Now, while Mefistofele, based on Johann Wolfgang von Goethe’s Faust, is catnip to directors and opera companies looking to make a splash, it’s a flawed opera: static, episodic, and with a main character who, in musical interest, basically shoulders every other character aside. Boito, whose talent as a writer/librettist was immense, badly needed a collaborator.

And yet, the opera has power. Boito was one of the first wave of Italian Wagnerians, and the smoothly worked but far-reaching harmonic changes and modulations and the inventive, active use of the orchestra were certainly not business as usual for Italian opera in 1875. The Prologue, which comes across like a cantata, is perfect to get the flavor of the piece.

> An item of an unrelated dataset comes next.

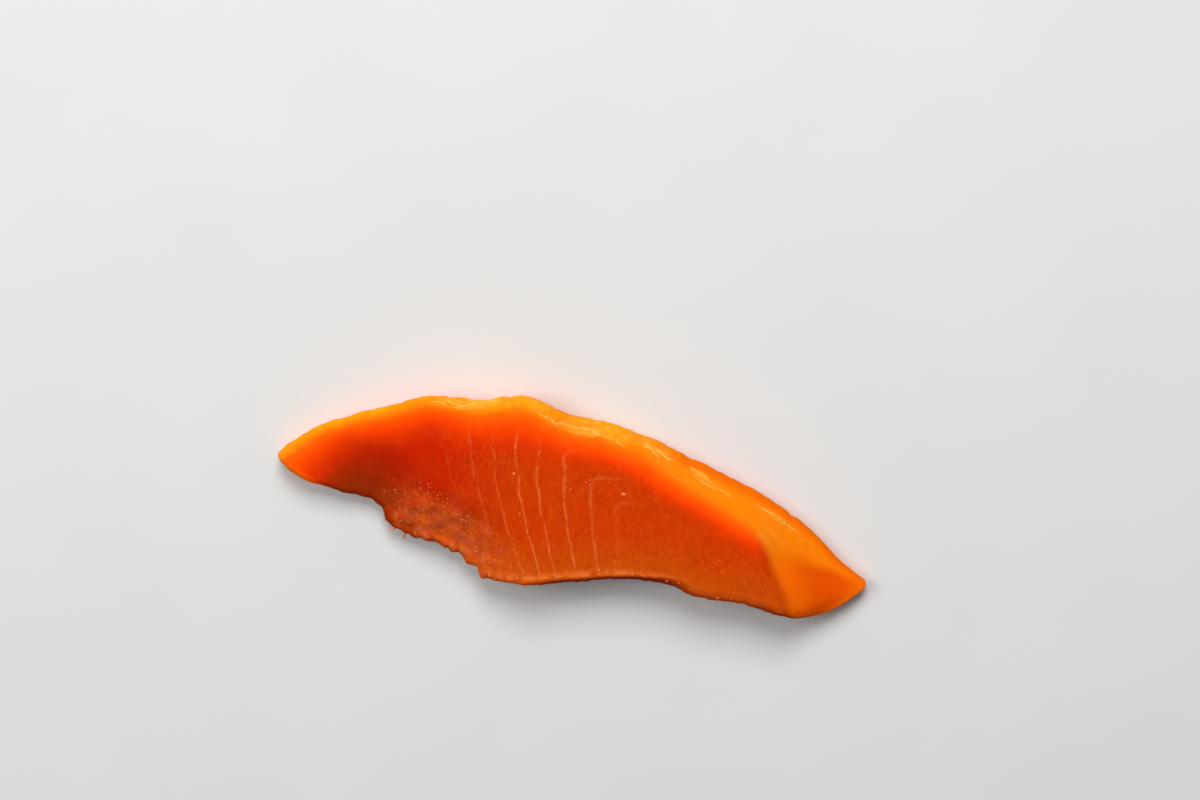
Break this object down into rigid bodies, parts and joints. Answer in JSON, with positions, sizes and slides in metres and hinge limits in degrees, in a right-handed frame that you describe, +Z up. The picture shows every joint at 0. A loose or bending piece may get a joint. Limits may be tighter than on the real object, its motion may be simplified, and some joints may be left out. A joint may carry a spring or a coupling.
{
  "type": "salmon sashimi slice",
  "caption": "Long boneless slice of raw sockeye salmon cut for sashimi: flat cut faces, slanting skin side, thick slanted end, thin tip and torn belly edge.",
  "frame": {"origin": "on the flat underside, below the middle of the slice's box", "axes": "+X along the slice from its thin belly tip to its thick end, +Y towards the side that faced the skin, +Z up out of the shown cut face"},
  "size_m": [0.1076, 0.0346, 0.0103],
  "materials": {
    "salmon_flesh": "raw sockeye salmon flesh, deep red-orange, translucent at its edges, smooth and wet, with pale fat lines"
  },
  "bodies": {
    "root": {"salmon_slice": "salmon_flesh"}
  },
  "joints": []
}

Morgan led a well-characterized performance with just the right mix of grandeur, comedy, and vigor. Most productions of this score utilize larger choral forces and, certainly on the concert stage, a larger string section, which may be why the string sound was astringent rather than plush in the crescendos. Quattlebaum, now emerging as an international star, was spot on, and I’d like to see what he can do in the full role.

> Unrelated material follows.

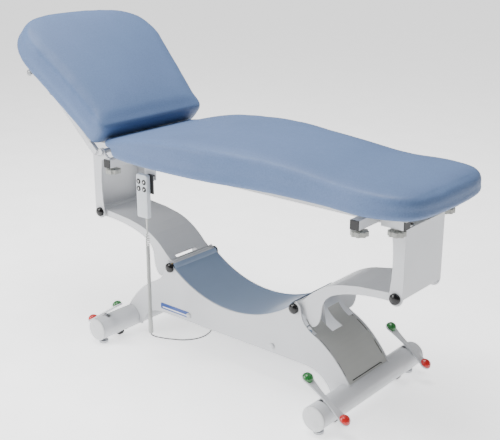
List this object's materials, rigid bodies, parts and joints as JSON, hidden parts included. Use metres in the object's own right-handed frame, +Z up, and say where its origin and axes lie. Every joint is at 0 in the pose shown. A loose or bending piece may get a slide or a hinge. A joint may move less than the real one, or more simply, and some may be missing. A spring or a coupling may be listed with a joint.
{
  "type": "medical exam table",
  "caption": "Electric height-adjustable examination couch: curved sheet-metal base, two lift arms, padded top, raised back section, castor pedals and a handset on a curly cord.",
  "frame": {"origin": "on the floor, under the middle of the couch's length and width, in the pose it is stored in", "axes": "+X towards the foot end, +Y towards the far long side, +Z up"},
  "size_m": [1.7488, 0.6388, 1.2179],
  "materials": {
    "white_paint": "satin white powder coat",
    "white_caps": "white moulded plastic",
    "blue_panel": "light blue painted sheet",
    "grey_panel": "grey painted sheet",
    "grey_plastic": "grey housing",
    "black_gloss": "glossy black",
    "black_plastic": "black moulded plastic",
    "steel": "zinc plated steel",
    "wheel_rubber": "black rubber",
    "green_grip": "green moulded plastic",
    "red_grip": "red moulded plastic",
    "bronze": "plain bronze bush",
    "actuator_grey": "satin tube",
    "bright_rod": "bright rod",
    "knob_grey": "light grey plastic",
    "board": "grey laminated board",
    "blue_vinyl": "light blue fine-grained vinyl over foam",
    "rod_grey": "grey rod",
    "handset_grey": "pale grey plastic",
    "cord_white": "pale plastic cord",
    "cable_grey": "grey plastic cable"
  },
  "bodies": {
    "base": {"side_plate_near": "white_paint", "side_plate_far": "white_paint", "trough_panel": "blue_panel", "cover_panels": "grey_panel", "floor_tubes": "white_paint", "tube_end_caps": "white_caps", "cross_braces": "white_paint", "control_box": "grey_plastic", "base_pivots": "black_gloss", "levelling_feet": "steel"},
    "head_pedals": {"head_pedal_bars": "white_paint", "head_pedal_green": "green_grip", "head_pedal_red": "red_grip"},
    "foot_pedals": {"foot_pedal_bars": "white_paint", "foot_pedal_green": "green_grip", "foot_pedal_red": "red_grip"},
    "head_castors": {"head_castor_carrier": "steel"},
    "foot_castors": {"foot_castor_carrier": "steel"},
    "head_wheels": {"head_wheelset": "wheel_rubber"},
    "foot_wheels": {"foot_wheelset": "wheel_rubber"},
    "head_arm_body": {"head_arm": "white_paint", "head_arm_bushes": "bronze"},
    "foot_arm_body": {"foot_arm": "white_paint", "foot_arm_bushes": "bronze"},
    "lift_body": {"lift_actuator_body": "actuator_grey"},
    "lift_rod": {"lift_actuator_rod": "bright_rod"},
    "bed": {"head_bracket": "white_paint", "head_outer_pivot": "black_gloss", "bed_rails": "white_paint", "cross_members": "white_paint", "accessory_sockets": "white_paint", "socket_plugs": "black_plastic", "hinge_lugs": "white_paint", "main_board": "board", "main_pad": "blue_vinyl", "back_actuator_body": "actuator_grey"},
    "foot_slide": {"foot_bracket": "white_paint", "foot_outer_pivot": "black_gloss", "slide_blocks": "black_plastic"},
    "back_section": {"back_frame": "white_paint", "back_axle_caps": "black_gloss", "back_board": "board", "back_pad": "blue_vinyl"},
    "back_rod": {"back_actuator_rod": "bright_rod"},
    "paper_roll": {"paper_roll_rod": "rod_grey"},
    "handset": {"handset_shell": "handset_grey", "handset_hook": "black_plastic", "cord_coil": "cord_white"},
    "cord_end": {"cord_sleeve": "cord_white", "cord_cable": "cable_grey"},
    "knob_head_near_body": {"knob_head_near": "knob_grey"},
    "knob_head_far_body": {"knob_head_far": "knob_grey"},
    "knob_foot_near_body": {"knob_foot_near": "knob_grey"},
    "knob_foot_far_body": {"knob_foot_far": "knob_grey"},
    "knob_end_near_body": {"knob_end_near": "knob_grey"},
    "knob_end_far_body": {"knob_end_far": "knob_grey"},
    "button_raise_body": {"button_raise": "black_plastic"},
    "button_lower_body": {"button_lower": "black_plastic"},
    "button_back_up_body": {"button_back_up": "black_plastic"},
    "button_back_down_body": {"button_back_down": "black_plastic"}
  },
  "joints": [
    {"name": "lift", "type": "hinge", "parent": "base", "child": "head_arm_body", "pos_m": [-0.22265, 0, 0.317], "axis": [0, 1, 0], "range_deg": [-43, 25]},
    {"name": "bed_level", "type": "hinge", "parent": "head_arm_body", "child": "bed", "pos_m": [-0.60565, 0, 0.456], "axis": [0, 1, 0], "range_deg": [-25, 43]},
    {"name": "foot_arm_swing", "type": "hinge", "parent": "base", "child": "foot_arm_body", "pos_m": [0.35935, 0, 0.317], "axis": [0, -1, 0], "range_deg": [-43, 25]},
    {"name": "foot_bracket_level", "type": "hinge", "parent": "foot_arm_body", "child": "foot_slide", "pos_m": [0.74235, 0, 0.456], "axis": [0, -1, 0], "range_deg": [-25, 43]},
    {"name": "lift_body_level", "type": "hinge", "parent": "head_arm_body", "child": "lift_body", "pos_m": [-0.24731, 0, 0.17716], "axis": [0, 1, 0], "range_deg": [-25, 43]},
    {"name": "lift_rod_level", "type": "hinge", "parent": "foot_arm_body", "child": "lift_rod", "pos_m": [0.38401, 0, 0.17716], "axis": [0, -1, 0], "range_deg": [-25, 43]},
    {"name": "back_lift", "type": "hinge", "parent": "bed", "child": "back_section", "pos_m": [-0.43665, 0, 0.75], "axis": [0, 1, 0], "range_deg": [-42, 28]},
    {"name": "back_rod_slide", "type": "slide", "parent": "bed", "child": "back_rod", "axis": [-1, 0, 0], "range_m": [-0.0585, 0.039]},
    {"name": "paper_roll_spin", "type": "hinge", "parent": "back_section", "child": "paper_roll", "pos_m": [-0.78698, 0, 1.00354], "axis": [0, 1, 0], "continuous": true},
    {"name": "head_pedal_press", "type": "hinge", "parent": "base", "child": "head_pedals", "pos_m": [-0.44315, 0, 0.062], "axis": [0, 1, 0], "range_deg": [0, 20]},
    {"name": "foot_pedal_press", "type": "hinge", "parent": "base", "child": "foot_pedals", "pos_m": [0.57985, 0, 0.062], "axis": [0, -1, 0], "range_deg": [0, 20]},
    {"name": "head_castor_drop", "type": "slide", "parent": "base", "child": "head_castors", "axis": [0, 0, -1], "range_m": [0, 0.0071]},
    {"name": "foot_castor_drop", "type": "slide", "parent": "base", "child": "foot_castors", "axis": [0, 0, -1], "range_m": [0, 0.0071]},
    {"name": "head_wheel_spin", "type": "hinge", "parent": "head_castors", "child": "head_wheels", "pos_m": [-0.44315, 0, 0.0235], "axis": [0, 1, 0], "continuous": true},
    {"name": "foot_wheel_spin", "type": "hinge", "parent": "foot_castors", "child": "foot_wheels", "pos_m": [0.57985, 0, 0.0235], "axis": [0, 1, 0], "continuous": true},
    {"name": "knob_head_near_turn", "type": "hinge", "parent": "bed", "child": "knob_head_near_body", "pos_m": [-0.40165, -0.218, 0.68], "axis": [0, 0, 1], "continuous": true},
    {"name": "knob_head_far_turn", "type": "hinge", "parent": "bed", "child": "knob_head_far_body", "pos_m": [-0.40165, 0.218, 0.68], "axis": [0, 0, 1], "continuous": true},
    {"name": "knob_foot_near_turn", "type": "hinge", "parent": "bed", "child": "knob_foot_near_body", "pos_m": [0.67035, -0.218, 0.68], "axis": [0, 0, 1], "continuous": true},
    {"name": "knob_foot_far_turn", "type": "hinge", "parent": "bed", "child": "knob_foot_far_body", "pos_m": [0.67035, 0.218, 0.68], "axis": [0, 0, 1], "continuous": true},
    {"name": "knob_end_near_turn", "type": "hinge", "parent": "bed", "child": "knob_end_near_body", "pos_m": [0.75535, -0.148, 0.68], "axis": [0, 0, 1], "continuous": true},
    {"name": "knob_end_far_turn", "type": "hinge", "parent": "bed", "child": "knob_end_far_body", "pos_m": [0.75535, 0.148, 0.68], "axis": [0, 0, 1], "continuous": true},
    {"name": "handset_lift", "type": "slide", "parent": "bed", "child": "handset", "axis": [0, 0, 1], "range_m": [0, 0.02]},
    {"name": "button_raise_press", "type": "slide", "parent": "handset", "child": "button_raise_body", "axis": [0, 1, 0], "range_m": [0, 0.0015], "stiffness_N_per_m": 500},
    {"name": "button_lower_press", "type": "slide", "parent": "handset", "child": "button_lower_body", "axis": [0, 1, 0], "range_m": [0, 0.0015], "stiffness_N_per_m": 500},
    {"name": "button_back_up_press", "type": "slide", "parent": "handset", "child": "button_back_up_body", "axis": [0, 1, 0], "range_m": [0, 0.0015], "stiffness_N_per_m": 500},
    {"name": "button_back_down_press", "type": "slide", "parent": "handset", "child": "button_back_down_body", "axis": [0, 1, 0], "range_m": [0, 0.0015], "stiffness_N_per_m": 500},
    {"name": "cord_stretch", "type": "slide", "parent": "handset", "child": "cord_end", "axis": [0, 0, -1], "range_m": [-0.29, 0.17], "deforming": ["cord_coil"]}
  ],
  "couplings": [
    {"joint": "bed_level", "follows": "lift", "ratio": -1},
    {"joint": "foot_arm_swing", "follows": "lift", "ratio": 1},
    {"joint": "foot_bracket_level", "follows": "lift", "ratio": -1},
    {"joint": "lift_body_level", "follows": "lift", "ratio": -1},
    {"joint": "lift_rod_level", "follows": "lift", "ratio": -1},
    {"joint": "back_rod_slide", "follows": "back_lift", "m_per_rad": 0.0789},
    {"joint": "head_castor_drop", "follows": "head_pedal_press", "m_per_rad": 0.02},
    {"joint": "foot_castor_drop", "follows": "foot_pedal_press", "m_per_rad": 0.02},
    {"joint": "cord_stretch", "follows": "lift", "m_per_rad": 0.383}
  ]
}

Trumpeter Josiah Woodson performs with Oakland Symphony | Credit: Alexander Lim

The evening then turned to jazz, and again, the reason can be found in the musicians onstage. Multi-instrumentalist/composer Josiah Woodson came out of the Oaktown Jazz Workshops before going on to Oberlin Conservatory, the New England Conservatory, and worldwide recognition. Despite a busy professional life, Woodson comes back (from his Parisian home) to play with OJW whenever he can, inspiring the next generation. The OJW Youth Performance Ensemble also took the stage for a preconcert set.

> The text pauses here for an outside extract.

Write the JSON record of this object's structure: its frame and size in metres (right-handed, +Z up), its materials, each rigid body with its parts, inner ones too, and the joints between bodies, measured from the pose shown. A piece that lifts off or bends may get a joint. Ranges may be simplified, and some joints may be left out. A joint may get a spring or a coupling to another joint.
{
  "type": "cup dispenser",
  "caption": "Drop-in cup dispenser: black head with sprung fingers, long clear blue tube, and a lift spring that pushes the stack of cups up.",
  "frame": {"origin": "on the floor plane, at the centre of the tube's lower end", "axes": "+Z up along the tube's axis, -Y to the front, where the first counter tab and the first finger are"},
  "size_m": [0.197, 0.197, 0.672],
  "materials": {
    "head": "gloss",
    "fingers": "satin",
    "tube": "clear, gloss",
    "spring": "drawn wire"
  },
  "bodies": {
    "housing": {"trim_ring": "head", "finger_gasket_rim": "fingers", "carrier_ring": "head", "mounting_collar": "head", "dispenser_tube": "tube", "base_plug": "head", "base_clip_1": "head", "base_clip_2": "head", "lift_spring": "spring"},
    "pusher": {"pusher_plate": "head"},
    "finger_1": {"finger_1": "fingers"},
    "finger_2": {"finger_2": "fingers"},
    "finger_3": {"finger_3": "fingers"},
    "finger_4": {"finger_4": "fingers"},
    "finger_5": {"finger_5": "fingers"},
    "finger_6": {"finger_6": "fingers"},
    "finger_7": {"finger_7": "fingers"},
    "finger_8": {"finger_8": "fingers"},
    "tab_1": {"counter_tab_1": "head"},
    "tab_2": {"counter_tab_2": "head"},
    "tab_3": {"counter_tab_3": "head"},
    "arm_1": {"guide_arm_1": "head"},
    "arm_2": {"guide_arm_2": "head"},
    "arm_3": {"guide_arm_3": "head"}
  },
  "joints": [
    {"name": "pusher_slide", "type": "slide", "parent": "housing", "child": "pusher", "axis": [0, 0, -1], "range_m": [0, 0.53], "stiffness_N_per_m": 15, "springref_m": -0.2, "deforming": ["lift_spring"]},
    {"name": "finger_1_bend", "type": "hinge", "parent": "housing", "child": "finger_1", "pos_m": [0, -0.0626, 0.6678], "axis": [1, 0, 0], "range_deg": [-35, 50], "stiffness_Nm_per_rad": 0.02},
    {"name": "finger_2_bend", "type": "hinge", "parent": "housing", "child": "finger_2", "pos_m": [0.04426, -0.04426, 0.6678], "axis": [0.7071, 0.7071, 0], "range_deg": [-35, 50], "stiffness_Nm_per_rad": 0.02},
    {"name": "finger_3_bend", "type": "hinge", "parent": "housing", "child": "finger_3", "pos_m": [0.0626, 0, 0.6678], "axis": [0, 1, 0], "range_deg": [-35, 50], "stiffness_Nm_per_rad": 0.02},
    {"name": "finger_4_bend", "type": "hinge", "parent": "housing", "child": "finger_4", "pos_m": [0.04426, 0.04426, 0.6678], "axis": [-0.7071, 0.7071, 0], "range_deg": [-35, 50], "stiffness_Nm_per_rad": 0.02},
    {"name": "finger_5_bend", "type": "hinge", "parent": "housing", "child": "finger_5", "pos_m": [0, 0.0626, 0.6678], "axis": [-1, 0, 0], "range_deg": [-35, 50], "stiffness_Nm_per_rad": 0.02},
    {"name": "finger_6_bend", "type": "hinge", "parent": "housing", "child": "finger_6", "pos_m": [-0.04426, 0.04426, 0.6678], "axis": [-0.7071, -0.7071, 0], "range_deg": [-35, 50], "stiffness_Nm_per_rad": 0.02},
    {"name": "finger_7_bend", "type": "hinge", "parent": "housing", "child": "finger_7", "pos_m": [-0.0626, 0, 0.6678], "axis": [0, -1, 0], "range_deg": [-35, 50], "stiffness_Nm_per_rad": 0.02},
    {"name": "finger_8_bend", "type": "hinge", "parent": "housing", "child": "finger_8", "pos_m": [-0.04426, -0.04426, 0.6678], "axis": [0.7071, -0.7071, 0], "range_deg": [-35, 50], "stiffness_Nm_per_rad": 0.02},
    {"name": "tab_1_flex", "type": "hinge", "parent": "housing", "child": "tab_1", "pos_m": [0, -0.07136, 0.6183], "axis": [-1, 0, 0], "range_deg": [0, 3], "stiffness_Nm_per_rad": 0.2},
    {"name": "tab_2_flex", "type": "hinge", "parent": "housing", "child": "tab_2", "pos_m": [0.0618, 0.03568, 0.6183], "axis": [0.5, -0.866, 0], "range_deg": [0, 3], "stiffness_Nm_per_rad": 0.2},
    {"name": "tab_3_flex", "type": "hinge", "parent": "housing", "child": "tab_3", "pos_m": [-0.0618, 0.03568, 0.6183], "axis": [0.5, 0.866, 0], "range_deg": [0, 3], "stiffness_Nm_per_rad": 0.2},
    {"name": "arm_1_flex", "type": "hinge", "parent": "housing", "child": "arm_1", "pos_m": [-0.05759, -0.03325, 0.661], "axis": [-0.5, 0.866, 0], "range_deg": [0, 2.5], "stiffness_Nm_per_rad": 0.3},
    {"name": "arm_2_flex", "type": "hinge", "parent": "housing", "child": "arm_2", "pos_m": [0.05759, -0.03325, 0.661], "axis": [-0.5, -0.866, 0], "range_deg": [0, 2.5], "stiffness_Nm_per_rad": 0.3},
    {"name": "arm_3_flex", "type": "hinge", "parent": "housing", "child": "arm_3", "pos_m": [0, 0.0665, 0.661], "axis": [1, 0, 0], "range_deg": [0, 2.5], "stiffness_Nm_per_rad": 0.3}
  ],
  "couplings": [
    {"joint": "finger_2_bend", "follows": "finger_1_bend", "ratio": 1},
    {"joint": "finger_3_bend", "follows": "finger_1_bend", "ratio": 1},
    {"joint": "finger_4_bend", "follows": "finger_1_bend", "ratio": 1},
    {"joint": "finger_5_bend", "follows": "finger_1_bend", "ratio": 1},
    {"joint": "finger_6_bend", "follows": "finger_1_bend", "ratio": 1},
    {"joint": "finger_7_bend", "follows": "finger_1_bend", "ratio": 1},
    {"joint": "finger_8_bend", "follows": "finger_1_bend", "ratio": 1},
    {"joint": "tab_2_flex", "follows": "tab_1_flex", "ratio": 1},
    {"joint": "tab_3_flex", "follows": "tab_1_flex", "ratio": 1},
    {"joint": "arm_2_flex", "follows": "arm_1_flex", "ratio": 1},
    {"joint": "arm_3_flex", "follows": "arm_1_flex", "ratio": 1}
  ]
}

Suite Elemental is Woodson’s debut album, from which he took two movements (“Terre” and “Eau”) and arranged them for orchestra. They are expansive compositions that took well to the new setting. On “Terre,” Woodson played guitar in a laid-back way, adding licks and punctuation. “Eau,” as you might expect, starts with shimmery flutes but quickly becomes dominated by Woodson’s soaring lead trumpet (guitar on the original recording).

The most unusual thing about this part of the concert, from the perspective of a listener familiar with orchestras, was the easy way that the Oakland Symphony switched gears to jazz — the actual thing, not a composed classical simulacrum. Woodson’s “Eau” plunges into a heady triple-meter swing that the orchestra had no trouble with. All night, the jazz musicians were at ease, playing freely and not seeming constrained, and the orchestra was never caught unawares or flat-footed. The orchestra’s brass players, bunched all the way stage left rear, swung like they were born to do it. That in itself was pretty cool.

Pianist Taylor Eigsti performing with the Oakland Symphony | Credit: Alexander Lim

The evening’s final addition was jazz pianist Taylor Eigsti, no stranger to the Symphony, having written a few orchestral works by this point, a sideline he says was started in collaboration with this orchestra. He was also the soloist in Rhapsody in Blue last February with the orchestra. Performing works from his new album, Tree Falls, scheduled for January 2020 release, Eigsti showed several sides of his musical personality, from the chord-and-riff based “Plane Over Kansas” to the multiple moods of “Sparky.” Tree Falls is going to be a special album, judging from these parts of it. Joining Eigsti in the combo were bassist Zachary Ostroff and drummer Jason Lewis, whose variety of timbres and light touch were perfect for the orchestral setting.

Not many orchestras could do what Oakland Symphony under Michael Morgan has accomplished. But in its inclusiveness and its promotion of the city’s musical culture, it’s a model of what a local orchestra might aspire to.